The EU executive is expected to publish new guidelines in the coming weeks to improve satellite monitoring of the Earth's climate. 

With rising temperatures, ice melting at the poles and seas threatening to submerge islands, keeping a close eye on the planet is increasingly seen as paramount.

Satellites can play a crucial role in this field. The European Commission is exploiting their potential through a programme called GMES (Global Monitoring for Environment and Security), a project for earth observation designed to forecast environmental threats. It represents the second most important EU initiative in space policy after Galileo.

The EU document outlining future actions for GMES follows a draft regulation laying down the details of its operations up until 2013, which the Commission put forward last April.

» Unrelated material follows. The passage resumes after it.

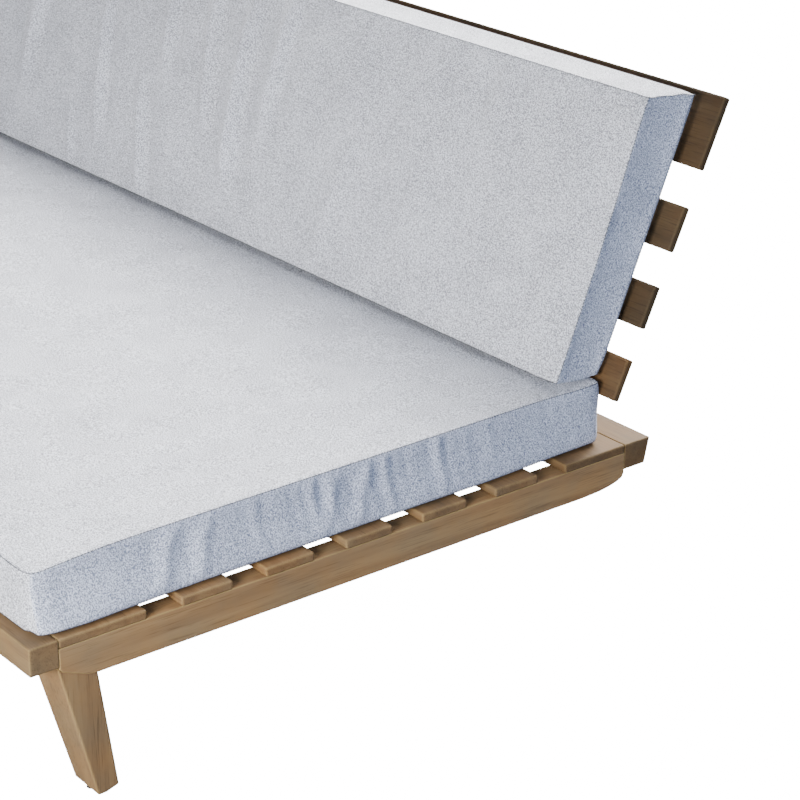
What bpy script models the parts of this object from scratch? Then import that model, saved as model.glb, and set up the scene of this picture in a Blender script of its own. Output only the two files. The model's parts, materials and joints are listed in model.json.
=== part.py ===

But the main challenge remains satellite navigation. Europeans are still waiting for Galileo, the EU's alternative to the USA's leading Global Positioning System (GPS) and Russia's GLONASS. While Europeans were still fighting over the details of Galileo, China also began to develop an alternative system, which goes further than Europe's, according to many experts.

Contrary to its American and Russian counterparts, which are both financed and controlled by the army, Galileo has been designed specifically for civilian and commercial purposes.

This is expected to give it an edge, but no commercially-available applications are expected within the next five years (see 'Background').

EGNOS, precursor of Galileo

In the meantime, at the beginning of October the Commission launched what has been labelled the precursor of Galileo, EGNOS (the European Geostationary Navigation Overlay Service).

EGNOS improves the accuracy of satellite navigation signals in Europe. "If today thanks to GPS we can localise a car in a street, tomorrow with Galileo (and EGNOS) we will be able to see which garage it is parked in," Diego Canga Fano, one of the EU Transport Commissioner Antonio Tajani's closest advisors, said on Thursday (15 October) at a conference dedicated to EU space policy.

At the moment, EGNOS will be used in Europe by GPS subscribers, and tomorrow it will be an extra feature for Galileo-enabled applications, according to the Commission's plans.

"What we are doing opens the door for European businesses and citizens to benefit from the myriad of better applications and new opportunities made possible by more precise navigation signals. We are laying the foundation stone of a very imminent future," said Tajani at the launch of EGNOS.

Background: 

Galileo is the most ambitious space project ever put forward by the European Commission. Launched in 1999, the prject aimed to equip Europe with its own satellite navigation system to compete with the EU GPS. The system was supposed to be commercially operational and exploitable by 2008. 

However, the eight companies of the winning Galileo consortium (AENA, Alcatel, EADS, Finmeccanica, Hispasat, Inmarsat, TeleOp and Thales) backed off from their engagement in May 2007, arguing that they would need to bear too much of the financial risk without any clear guarantees of a return on their investment. 

The EU executive reacted by favouring a new solution based on full public-sector financing of the construction of Galileo's satellite infrastructure by 2012, after which the operational satellite system could be dealt with by a public-private partnership (see our Links Dossier).